WAGNER: Wenn wir einen wie Luther feiern, dann wird es zum „Event“, eine Figur zum Miterleben. Früher wurden wir von Ideologien oder Religionen geleitet, mehr schlecht als recht. Aber immer ging es um etwas Ernstes. Heute dominiert die Ideologie des Unterhaltsamen. Diese Spaßkultur ist politisch korrekt, also keinesfalls anstößig, und die Mehrheit ist ihr Souverän. Das ist die FSK-Republik. Auf das Wort Freiwillige Selbstkontrolle konnten auch nur die Deutschen kommen. Und die Kirchen spielen mit und werden zu Serviceagenturen – anstatt sich um den Glauben zu kümmern, auf Teufel komm raus! Sie sind Sozialsorger statt Seelsorger. Auch hier geht die Seele flöten.

Jetzt klingen Sie ein bisschen wie der Papst.

WAGNER: Ich denke, dass Kirchen, wenn überhaupt, viel weniger mit dem Staat und der Gesellschaft zu tun haben müssten als mit dem Glauben. Sie sind die Verwalter des Metaphysischen. Sonst verlieren sie ihre Glaubwürdigkeit.

Sie diagnostizieren eine spirituelle Leere.

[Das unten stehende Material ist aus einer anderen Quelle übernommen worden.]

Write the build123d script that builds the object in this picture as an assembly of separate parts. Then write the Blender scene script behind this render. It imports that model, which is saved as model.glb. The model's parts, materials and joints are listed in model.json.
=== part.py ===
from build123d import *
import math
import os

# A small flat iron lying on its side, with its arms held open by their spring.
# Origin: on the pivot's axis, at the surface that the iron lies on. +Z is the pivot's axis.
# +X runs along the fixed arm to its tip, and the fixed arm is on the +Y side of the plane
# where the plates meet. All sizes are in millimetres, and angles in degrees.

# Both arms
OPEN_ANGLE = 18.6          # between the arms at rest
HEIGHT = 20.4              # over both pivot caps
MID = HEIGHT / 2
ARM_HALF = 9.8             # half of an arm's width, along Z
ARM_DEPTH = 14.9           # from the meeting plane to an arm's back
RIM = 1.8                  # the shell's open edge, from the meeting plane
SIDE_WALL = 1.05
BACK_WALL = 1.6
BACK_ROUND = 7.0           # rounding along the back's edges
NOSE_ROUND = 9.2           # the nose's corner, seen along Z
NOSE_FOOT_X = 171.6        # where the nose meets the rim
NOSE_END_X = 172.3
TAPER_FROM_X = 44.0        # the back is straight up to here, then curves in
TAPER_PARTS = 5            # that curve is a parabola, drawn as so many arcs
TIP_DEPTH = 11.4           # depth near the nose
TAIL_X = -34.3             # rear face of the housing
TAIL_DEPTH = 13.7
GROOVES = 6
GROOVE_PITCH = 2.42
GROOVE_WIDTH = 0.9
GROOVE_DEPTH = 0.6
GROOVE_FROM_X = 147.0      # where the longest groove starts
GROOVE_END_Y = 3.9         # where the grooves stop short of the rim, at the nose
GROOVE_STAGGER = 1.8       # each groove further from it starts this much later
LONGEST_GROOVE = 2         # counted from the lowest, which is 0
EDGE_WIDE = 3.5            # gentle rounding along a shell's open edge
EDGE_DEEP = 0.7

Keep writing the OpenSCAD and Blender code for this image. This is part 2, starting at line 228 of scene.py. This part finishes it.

DORN: Absolut. Ich beobachte eine wachsende Ratlosigkeit, sich in der globalisierten Welt zu behausen und so etwas wie Heimat zu finden. Das führt in eine neue Biedermeierlichkeit mit ihren Retro-Nostalgien, obwohl äußerlich alles hipper aussieht als in den 50er Jahren. Ein Musterbiotop des neuen Biedermeier ist in Berlin der Prenzlauer Berg, wo gut situierte Nichtraucherfamilien Kinder kriegen, für die sie am liebsten schon in der Kita Riesterrenten abschließen würden.

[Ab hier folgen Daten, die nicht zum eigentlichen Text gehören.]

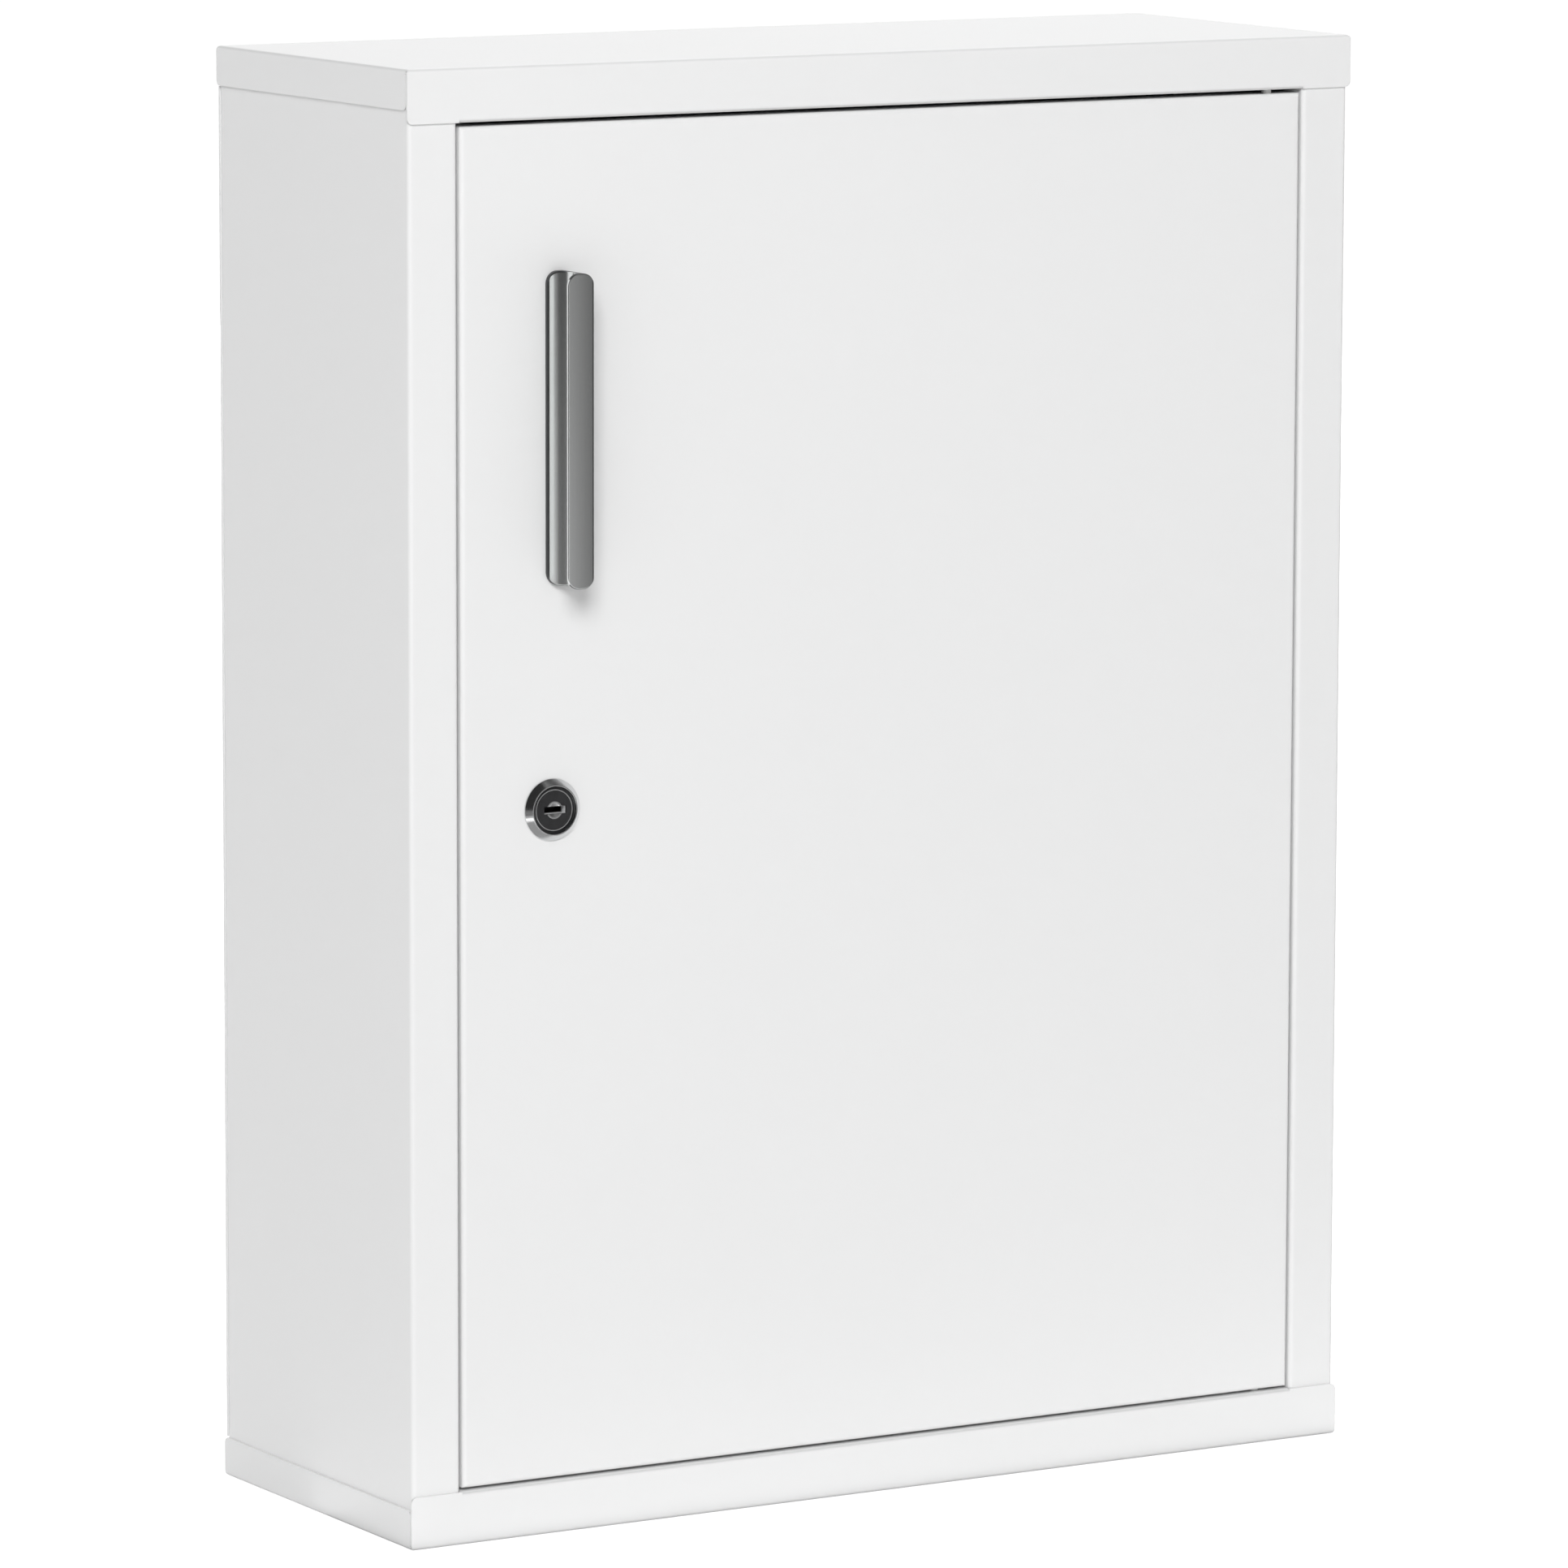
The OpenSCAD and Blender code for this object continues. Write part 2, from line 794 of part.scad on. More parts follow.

Sie haben mehrfach den „Abgrund“ erwähnt. Darin schlummert unsere Seele?

DORN: Thomas Mann schrieb im Ersten Weltkrieg in seinen „Betrachtungen eines Unpolitischen“: „Das Deutsche ist ein Abgrund, halten wir fest daran.“ Beim „Abgrund“ spannt sich ein Bogen von Büchner oder Nietzsche zu Wagner, Heidegger und heute. Aus Angst vor dem Abgrund wollen wir immer zu groß oder zu klein sein. Entweder superkosmopolitisch alles Fremde besinnungslos umarmend. Oder in uns selbst zurückfallend als verhärtete Einzelne, Verinnerlichte, Tümelnde. Zwischen der Alternative Weltbürger oder Kleinbürger müsste doch ein tieferes Terrain liegen. Nicht nur Abgrund, sondern auch Grund! Dazu soll unsere Suche nach der „deutschen Seele“ beitragen.

Thea Dorn (geb. 1970 im hessischen Offenbach) und Richard Wagner (geb. 1952 im rumänischen Banat) erkunden in ihrem Band die deutsche Seele. In 60 Kapiteln schreiben die beiden Autoren – sie evangelisch sozialisiert, er katholisch – eine Kulturgeschichte des Deutschen, geleitet von der Sehnsucht, das eigene Land kennenzulernen.